La Eucaristía nos ablanda el corazón. Por último, no podemos terminar sin referirnos a otra forma, más íntima, en que podemos experimentar la presencia purificadora de Jesús, nuestro Señor: la santa Misa. Cada vez que recibimos el Cuerpo y la Sangre de Cristo, nuestros ojos se abren algo más, percibimos su presencia más claramente y el corazón se nos ablanda algo más. Sucede así porque Jesús está físicamente presente en la hostia y en el cáliz, y además, porque en Misa recordamos su sacrificio redentor y su Resurrección. En el banquete eucarístico celebramos el amor que movió a Cristo a dar su vida por nosotros, y recordamos y celebramos también al Espíritu Santo que nos llena del fuego de su amor.
Si bien hay mucho que decir acerca de la Misa, queremos concentrarnos en un solo punto: el de venir a Misa con hambre de Cristo y con sed de su presencia. Hermano, pídele que abra tus ojos para que veas su cruz como el signo supremo del amor que te tiene.
¡Hazme de nuevo, Señor! Un día, unos siete siglos antes de Cristo, el profeta Isaías estaba orando en el Templo en Jerusalén, cuando tuvo una visión del cielo:
Vi al Señor sentado en un trono muy alto; el borde de su manto llenaba el templo.

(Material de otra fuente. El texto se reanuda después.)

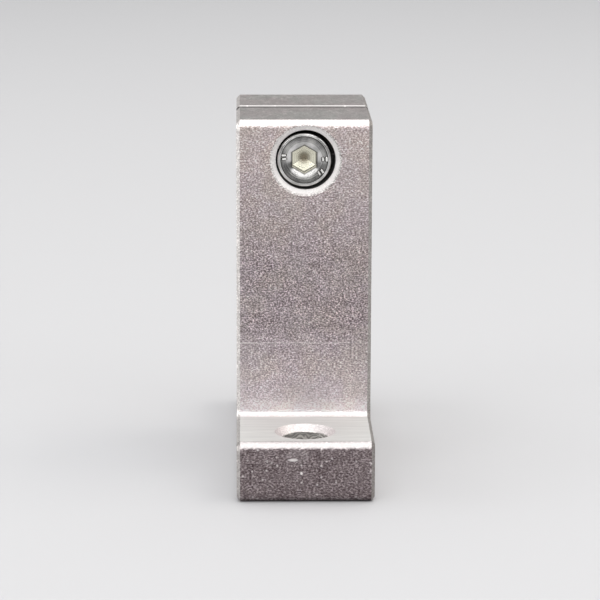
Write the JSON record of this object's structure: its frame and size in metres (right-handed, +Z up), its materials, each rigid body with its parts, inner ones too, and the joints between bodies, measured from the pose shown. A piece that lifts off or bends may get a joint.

Unos seres como de fuego estaban por encima de él… Y se decían el uno al otro: “Santo, santo, santo es el Señor todopoderoso; toda la tierra está llena de su gloria.” (Isaías 6, 1-3).
Cuando vio esto, Isaías sintió que toda su vida se deshacía y exclamó: “¡Ay de mí, voy a morir! He visto con mis ojos al Rey, al Señor todopoderoso” (6, 5). Sintió que el corazón se le afligía y se sintió movido a ofrecerse como servidor de Dios: “Aquí estoy yo, envíame a mí.” (6, 8).
A veces, cuando entramos en la presencia del Señor, nos parece que el corazón se nos ablanda y se nos derrite, pero en un buen sentido: disminuyen los temores, surgen los sentimientos de alegría y gratitud a Jesús; la inseguridad y la desorientación dan paso a la confianza en Dios y nos encontramos diciendo: “Señor, te amo con todo mi corazón y quiero dedicarme a adorarte, alabarte y glorificarte durante toda mi vida.” Cuando experimentamos esto es porque el Señor nos ha quitado la dureza del corazón y nos está haciendo de nuevo.
Por eso, recemos hoy y cada día con palabras como éstas: “Ven, Señor Jesús, permíteme sentir tu presencia. Ven y funde mi corazón con tu amor. Ven y moldéame según tu imagen. Señor, ¡quiero vivir solamente para ti!”